While Martin made no assurances that Trump would grant pardons to the 11 applicants, Ticktin said, he did pledge to advance the applications to White House pardon czar Alice Johnson for review. Johnson, who Trump pardoned during his first term, serves in a newly created position at the White House advising the president on candidates for pardons. Martin was most recently serving as interim U.S. attorney for the District of Columbia, but his nomination to be confirmed to the position failed because of his ties to Jan. 6 rioters.

“I really appreciated the way he looked at everything carefully and wanted to make sure that he was doing his job,” Ticktin said.

The Justice Department and the White House did not respond to requests for comment. An attorney for Rhodes did not respond to requests for comment.

Dozens of Proud Boys, a far-right fraternal organization known for engaging in political violence, were convicted on obstruction or assault charges for their actions during the Jan. 6 riot. At least 20 members of the far-right Oath Keepers militia group were convicted on similar charges.

An attorney for Biggs urged Trump to grant his client’s latest pardon application, citing Biggs’ Army service.

“He earned a Purple Heart placing his life at risk and becoming seriously injured on behalf of the United States,” attorney Norm Pattis said. “A commutation is wonderful, but a pardon gets him his pension back.”

Martin has a long history of advocating for people charged in connection with the Jan. 6 insurrection. The Missouri lawyer has spent the last four years raising money for Jan. 6 legal defense funds and personally representing defendants in court. Martin was on Capitol Hill during the riot and posted on social media that afternoon comparing the event to “Mardi Gras.” During his interim stint as the chief federal prosecutor in Washington, Martin fired dozens of prosecutors who oversaw Jan. 6 cases.

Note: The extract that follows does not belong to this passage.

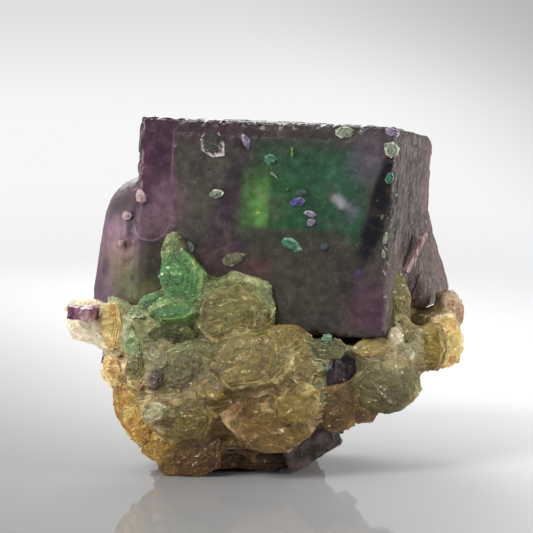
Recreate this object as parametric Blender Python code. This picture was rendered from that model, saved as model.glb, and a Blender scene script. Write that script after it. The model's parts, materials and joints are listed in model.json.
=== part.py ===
"""A fluorite specimen about 48 mm wide: a dark cube of purple and green fluorite, with
smaller cubes grown into its sides, standing in a cluster of muscovite mica books. The
books came first, so the fluorite has grown round them and they stay whole inside it.

The front faces -Y and +Z is up. The tables give millimetres and degrees, and a length
becomes metres where its shape is made.
"""

import math
import random

import bmesh
import bpy
from mathutils import Euler, Matrix, Vector

MM = 0.001
GAP = 0.3  # clearance where one mineral meets the other

# Each mineral's colour, as linear red, green and blue, and its roughness.
DARK_FLUORITE = ((0.085, 0.075, 0.085), 0.12)
VIOLET_FLUORITE = ((0.16, 0.07, 0.15), 0.15)
OLIVE_MICA = ((0.30, 0.26, 0.09), 0.35)

# The main cube. It leans back and rolls to the right a little, and it is turned so that
# a strip of its right face shows.
CUBE_SIZE = Vector((31.4, 24.0, 24.6))
CUBE_CENTRE = Vector((2.6, 6.0, 30.0))
CUBE_LEAN = -2.6
CUBE_ROLL = 2.4
CUBE_YAW = -15.5
CUBE_BEVEL = 0.35

# Smaller cubes grown into the main one: name, size, centre, (lean, roll, yaw), bevel.
SIDE_CUBES = (
    ("left_cube", (16.0, 14.0, 23.2), (-12.6, 5.9, 24.6), (0, 9, -10), 5.8),
    ("right_cube", (11.0, 15.0, 13.0), (15.4, 7.4, 25.4), (0, -17, -16), 0.9),
    ("back_cube", (11.0, 9.0, 11.0), (8.0, 15.0, 23.2), (-6, 10, 28), 0.7),
)

# Growth steps on the cube's faces: face, centre across and up that face, width and
# height of the step, and how far it stands out.
GROWTH_STEPS = (
    ("front", (-0.5, -0.6), (22.6, 23.0), 0.25),
    ("front", (-13.6, 5.2), (3.9, 13.8), 0.40),
    ("right", (-1.5, 2.0), (17.0, 17.0), 0.30),
    ("right", (1.0, 5.0), (8.0, 8.0), 0.55),
    ("top", (-3.0, 1.0), (21.0, 17.0), 0.35),
    ("top", (1.5, 2.5), (11.0, 9.5), 0.70),
    ("back", (2.0, 2.0), (22.0, 16.0), 0.40),
    ("back", (6.0, 4.0), (10.0, 8.0), 0.75),
    ("left", (2.0, 5.0), (14.0, 9.0), 0.35),
)

# Mica flakes half grown into the cube's front: place across and up that face, half
# width, half height, spin and how far the flake stands out.
FLAKE_THICKNESS = 1.2
FLAKE_TAPER = 0.9  # its outer face against its inner one
FACE_FLAKES = (
    ((-6.7, 9.8), 1.60, 1.40, -40, 0.80),
    ((-2.6, 10.1), 0.45, 0.85, 25, 0.65),
    ((-6.2, 3.8), 0.85, 0.55, 12, 0.70),
    ((-9.7, -2.6), 0.60, 0.65, 0, 0.65),
    ((-4.3, -4.0), 1.20, 0.70, 25, 0.75),
    ((0.4, 7.9), 0.70, 0.60, 0, 0.70),
    ((3.6, 2.9), 0.80, 0.55, 12, 0.70),
    ((5.1, 1.1), 0.70, 0.80, 60, 0.70),
    ((2.9, -2.2), 1.15, 0.65, -25, 0.75),
    ((9.0, 2.6), 1.40, 0.75, -38, 0.65),
    ((9.2, 11.0), 1.05, 0.75, 5, 0.80),
    ((14.9, 8.8), 0.75, 1.05, 15, 0.55),
    ((14.7, 5.4), 0.60, 0.85, -10, 0.50),
)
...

Now, fresh off his failed nomination to serve in that job full time, Martin takes control of the pardon office as the first political appointee in modern history to do so and will also serve as the director of the Justice Department’s weaponization working group and associate deputy attorney general under Trump’s former personal lawyer Todd Blanche.

“It’s unprecedented to have a political appointee in the position of pardon attorney, and it suggests that this administration intends to wield the clemency power differently than presidents prior have,” said Liz Oyer, the previous pardon attorney who was fired by Blanche in March.

Led by career Justice Department officials, the office of the pardon attorney reviews applications for clemency and makes recommendations to the president for candidates who have met various criteria.

Presidents of both parties have gone around the pardon attorney for politically sensitive pardons — Trump granted clemency to his political advisers Paul Manafort and Roger Stone in the final days of his first term and President Joe Biden pardoned his son Hunter and other family members before leaving office.

But Martin has already demonstrated a willingness to evaluate controversial pardon applications through the office, based on the early applications on his desk.

At the top of the pile submitted to Martin last week was a pardon application for Jonathan Woods, a former Arkansas state senator indicted in early 2017 on federal bribery charges who was ultimately convicted and sentenced to 18 years in prison. The case against Woods was prosecuted in part by the Justice Department’s Public Integrity Section (PIN) which was led by former special counsel Jack Smith from 2010 to 2015. Smith’s deputy at the special counsel’s office and his successor as the chief of PIN, Ray Hulser, signed the indictment against Woods.

“It’s my firm belief that any case that Jack Smith prosecuted should be looked at,” Evans said. “We don’t break the law to quote unquote uphold the law, and that’s what happened in many of these cases, which is why pardons are justified.”

Reviewing cases related to Smith’s former unit could fall within Martin’s other remit as the weaponization working group director. A February memo from Attorney General Pam Bondi calls for the working group to examine “weaponization by special counsel Jack Smith and his staff.”

“He is running an entire weaponization investigation out of the deputy attorney general’s office and no one is there to tell him no,” said a former Justice Department official granted anonymity to speak candidly about private conversations with colleagues still in the department.

Martin has already pledged to investigate pardons Biden granted to his family members and members of the Jan. 6 select committee, calling the preemptive pardons “something we’ve never seen in history.”

Martin’s many roles have raised concerns among former department officials, who worry he may seek out politically expedient pardon candidates to please the president while simultaneously using investigations to target Trump’s political opponents, even if there are no prosecutable crimes. Martin himself said at a press conference earlier this month if some people "can't be charged, we will name them" and certain people should be "shamed."

“The fact that Martin also has this other portfolio … certainly suggests that his role is going to be one that is highly political and that he will be coming to the pardon attorney role with a political agenda,” Oyer said. “And that is very concerning.”